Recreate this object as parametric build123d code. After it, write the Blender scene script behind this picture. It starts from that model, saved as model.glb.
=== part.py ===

+ + + + +

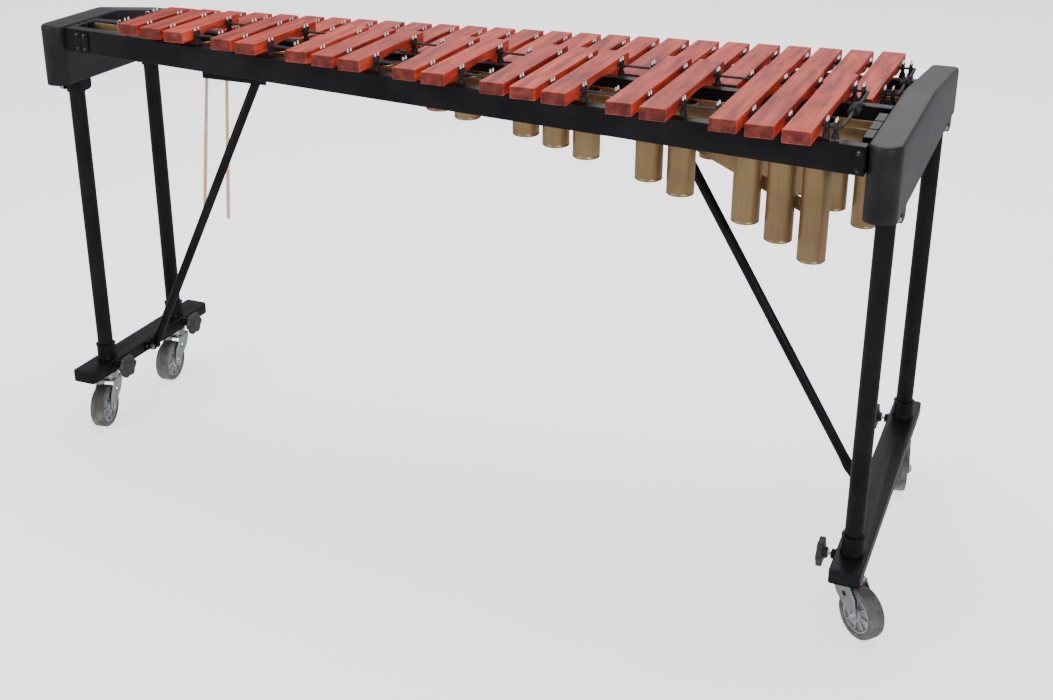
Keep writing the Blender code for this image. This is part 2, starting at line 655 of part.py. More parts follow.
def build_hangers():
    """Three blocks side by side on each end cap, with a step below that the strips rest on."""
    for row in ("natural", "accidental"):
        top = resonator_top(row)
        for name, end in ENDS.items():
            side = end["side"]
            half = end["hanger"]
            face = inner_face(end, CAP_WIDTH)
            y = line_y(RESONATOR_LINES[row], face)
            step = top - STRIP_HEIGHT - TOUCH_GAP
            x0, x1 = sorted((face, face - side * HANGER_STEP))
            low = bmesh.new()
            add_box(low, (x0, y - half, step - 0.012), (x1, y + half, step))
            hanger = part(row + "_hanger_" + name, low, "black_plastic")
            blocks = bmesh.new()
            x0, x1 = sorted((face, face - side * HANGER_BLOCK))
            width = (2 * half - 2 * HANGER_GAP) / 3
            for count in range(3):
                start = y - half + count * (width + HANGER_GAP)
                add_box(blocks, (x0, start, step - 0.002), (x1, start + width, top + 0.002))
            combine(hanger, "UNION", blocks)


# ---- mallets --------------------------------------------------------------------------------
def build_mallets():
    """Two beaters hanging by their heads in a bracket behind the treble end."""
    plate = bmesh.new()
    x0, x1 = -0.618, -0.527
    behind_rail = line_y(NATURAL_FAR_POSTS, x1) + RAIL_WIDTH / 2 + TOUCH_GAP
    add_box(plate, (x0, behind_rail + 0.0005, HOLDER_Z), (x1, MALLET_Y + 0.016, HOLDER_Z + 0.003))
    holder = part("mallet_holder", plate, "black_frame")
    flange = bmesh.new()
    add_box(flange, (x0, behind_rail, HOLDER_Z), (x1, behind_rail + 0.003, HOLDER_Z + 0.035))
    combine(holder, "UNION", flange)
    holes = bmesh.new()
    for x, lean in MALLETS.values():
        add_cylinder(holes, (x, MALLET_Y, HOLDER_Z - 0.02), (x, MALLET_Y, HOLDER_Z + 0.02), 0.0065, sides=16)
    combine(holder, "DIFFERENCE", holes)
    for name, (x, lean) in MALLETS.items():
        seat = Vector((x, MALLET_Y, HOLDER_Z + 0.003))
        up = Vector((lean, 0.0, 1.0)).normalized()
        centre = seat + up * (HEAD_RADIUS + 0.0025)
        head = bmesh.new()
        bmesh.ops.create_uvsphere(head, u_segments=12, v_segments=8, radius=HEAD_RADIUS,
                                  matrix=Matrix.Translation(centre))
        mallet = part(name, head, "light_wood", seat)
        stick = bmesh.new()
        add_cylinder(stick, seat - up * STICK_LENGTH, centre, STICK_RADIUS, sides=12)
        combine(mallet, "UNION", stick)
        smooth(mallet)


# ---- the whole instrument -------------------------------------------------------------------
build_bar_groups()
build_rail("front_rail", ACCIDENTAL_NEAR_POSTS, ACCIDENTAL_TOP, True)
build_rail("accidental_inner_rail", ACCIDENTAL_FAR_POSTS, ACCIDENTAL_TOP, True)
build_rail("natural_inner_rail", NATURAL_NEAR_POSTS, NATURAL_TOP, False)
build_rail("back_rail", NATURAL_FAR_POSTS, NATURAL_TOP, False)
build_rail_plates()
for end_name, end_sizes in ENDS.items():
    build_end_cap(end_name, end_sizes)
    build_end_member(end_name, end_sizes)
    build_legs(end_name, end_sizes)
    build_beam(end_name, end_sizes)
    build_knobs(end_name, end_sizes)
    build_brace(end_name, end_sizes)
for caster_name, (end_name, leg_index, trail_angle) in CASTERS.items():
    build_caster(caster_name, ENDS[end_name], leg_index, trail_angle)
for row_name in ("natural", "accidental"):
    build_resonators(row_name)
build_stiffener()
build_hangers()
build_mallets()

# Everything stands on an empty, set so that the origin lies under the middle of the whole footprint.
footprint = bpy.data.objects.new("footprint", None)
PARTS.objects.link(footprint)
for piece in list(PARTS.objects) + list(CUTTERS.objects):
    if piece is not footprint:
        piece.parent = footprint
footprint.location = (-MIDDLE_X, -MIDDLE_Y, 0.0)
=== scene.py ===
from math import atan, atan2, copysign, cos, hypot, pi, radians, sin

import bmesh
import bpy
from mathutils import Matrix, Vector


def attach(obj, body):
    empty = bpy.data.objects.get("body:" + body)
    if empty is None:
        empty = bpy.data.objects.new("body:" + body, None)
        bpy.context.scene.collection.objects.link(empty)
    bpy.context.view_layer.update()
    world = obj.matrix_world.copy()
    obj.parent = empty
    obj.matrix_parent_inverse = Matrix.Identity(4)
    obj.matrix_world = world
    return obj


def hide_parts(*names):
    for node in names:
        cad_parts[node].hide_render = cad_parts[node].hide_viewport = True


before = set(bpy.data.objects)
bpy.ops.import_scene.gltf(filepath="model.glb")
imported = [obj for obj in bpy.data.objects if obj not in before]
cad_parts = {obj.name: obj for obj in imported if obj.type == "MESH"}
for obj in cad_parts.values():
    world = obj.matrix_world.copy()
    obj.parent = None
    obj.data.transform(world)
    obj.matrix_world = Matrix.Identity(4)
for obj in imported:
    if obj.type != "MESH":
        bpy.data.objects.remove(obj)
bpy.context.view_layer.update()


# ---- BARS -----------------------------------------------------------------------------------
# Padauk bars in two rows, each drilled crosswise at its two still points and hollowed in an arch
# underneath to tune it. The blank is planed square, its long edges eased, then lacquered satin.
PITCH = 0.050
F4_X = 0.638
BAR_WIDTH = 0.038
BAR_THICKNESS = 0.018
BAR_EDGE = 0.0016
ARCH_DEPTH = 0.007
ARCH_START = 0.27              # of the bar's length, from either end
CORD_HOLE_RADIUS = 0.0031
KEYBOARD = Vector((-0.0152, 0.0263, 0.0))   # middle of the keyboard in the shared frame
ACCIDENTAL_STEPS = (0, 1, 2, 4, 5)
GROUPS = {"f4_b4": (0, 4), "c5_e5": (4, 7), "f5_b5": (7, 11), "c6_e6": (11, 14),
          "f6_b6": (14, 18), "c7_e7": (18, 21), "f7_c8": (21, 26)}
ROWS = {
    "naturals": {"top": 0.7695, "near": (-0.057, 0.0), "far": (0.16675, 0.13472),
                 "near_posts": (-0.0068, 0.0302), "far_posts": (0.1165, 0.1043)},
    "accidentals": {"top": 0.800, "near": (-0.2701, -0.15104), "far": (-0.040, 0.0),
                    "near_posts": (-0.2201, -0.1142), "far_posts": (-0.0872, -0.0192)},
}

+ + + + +

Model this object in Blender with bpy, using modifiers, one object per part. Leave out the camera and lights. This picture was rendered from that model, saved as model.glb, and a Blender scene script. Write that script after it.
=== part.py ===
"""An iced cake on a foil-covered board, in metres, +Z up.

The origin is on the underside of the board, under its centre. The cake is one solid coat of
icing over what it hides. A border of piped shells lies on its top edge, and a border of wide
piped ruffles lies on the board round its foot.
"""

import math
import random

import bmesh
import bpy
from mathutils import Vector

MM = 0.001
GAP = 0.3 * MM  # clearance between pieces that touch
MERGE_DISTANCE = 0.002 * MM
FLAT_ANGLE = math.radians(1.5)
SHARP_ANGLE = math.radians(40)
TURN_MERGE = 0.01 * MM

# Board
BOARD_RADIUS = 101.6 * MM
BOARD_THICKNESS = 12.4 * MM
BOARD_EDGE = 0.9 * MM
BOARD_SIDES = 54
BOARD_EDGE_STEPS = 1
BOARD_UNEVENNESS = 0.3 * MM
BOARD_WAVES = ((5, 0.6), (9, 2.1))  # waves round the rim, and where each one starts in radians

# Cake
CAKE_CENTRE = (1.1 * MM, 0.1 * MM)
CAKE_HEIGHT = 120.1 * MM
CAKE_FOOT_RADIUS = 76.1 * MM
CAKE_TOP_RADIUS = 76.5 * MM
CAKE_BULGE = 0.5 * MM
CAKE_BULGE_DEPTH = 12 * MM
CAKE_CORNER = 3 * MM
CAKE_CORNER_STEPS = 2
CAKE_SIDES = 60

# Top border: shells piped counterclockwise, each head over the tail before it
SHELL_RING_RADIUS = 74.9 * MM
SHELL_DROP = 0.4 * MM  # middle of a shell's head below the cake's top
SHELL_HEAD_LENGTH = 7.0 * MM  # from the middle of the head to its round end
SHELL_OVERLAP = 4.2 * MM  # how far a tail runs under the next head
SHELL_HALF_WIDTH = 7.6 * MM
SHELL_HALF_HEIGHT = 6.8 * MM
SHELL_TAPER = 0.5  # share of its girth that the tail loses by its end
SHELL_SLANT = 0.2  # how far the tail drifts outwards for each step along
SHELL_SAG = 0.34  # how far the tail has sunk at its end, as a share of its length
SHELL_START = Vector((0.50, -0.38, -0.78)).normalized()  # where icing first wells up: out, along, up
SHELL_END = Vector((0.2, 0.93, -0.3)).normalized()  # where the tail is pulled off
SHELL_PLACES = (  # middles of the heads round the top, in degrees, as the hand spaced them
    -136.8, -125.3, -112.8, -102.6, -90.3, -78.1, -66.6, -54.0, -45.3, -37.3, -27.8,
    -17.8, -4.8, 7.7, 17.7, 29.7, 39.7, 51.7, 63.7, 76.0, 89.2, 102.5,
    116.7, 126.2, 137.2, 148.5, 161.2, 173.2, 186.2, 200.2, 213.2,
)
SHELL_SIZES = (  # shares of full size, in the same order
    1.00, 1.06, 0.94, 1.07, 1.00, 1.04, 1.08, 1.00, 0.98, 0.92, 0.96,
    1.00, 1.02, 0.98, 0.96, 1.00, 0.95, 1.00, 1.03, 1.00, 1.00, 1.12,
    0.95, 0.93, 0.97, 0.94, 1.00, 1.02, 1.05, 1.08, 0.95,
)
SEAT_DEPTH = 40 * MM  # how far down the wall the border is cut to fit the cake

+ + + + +

» **EXERCISE**:
Find each line holding "code". Copy it out.

» **WRITTEN REPLY**:
Recreate this object as parametric build123d code. After it, write the Blender scene script behind this picture. It starts from that model, saved as model.glb.
Keep writing the Blender code for this image. This is part 2, starting at line 655 of part.py. More parts follow.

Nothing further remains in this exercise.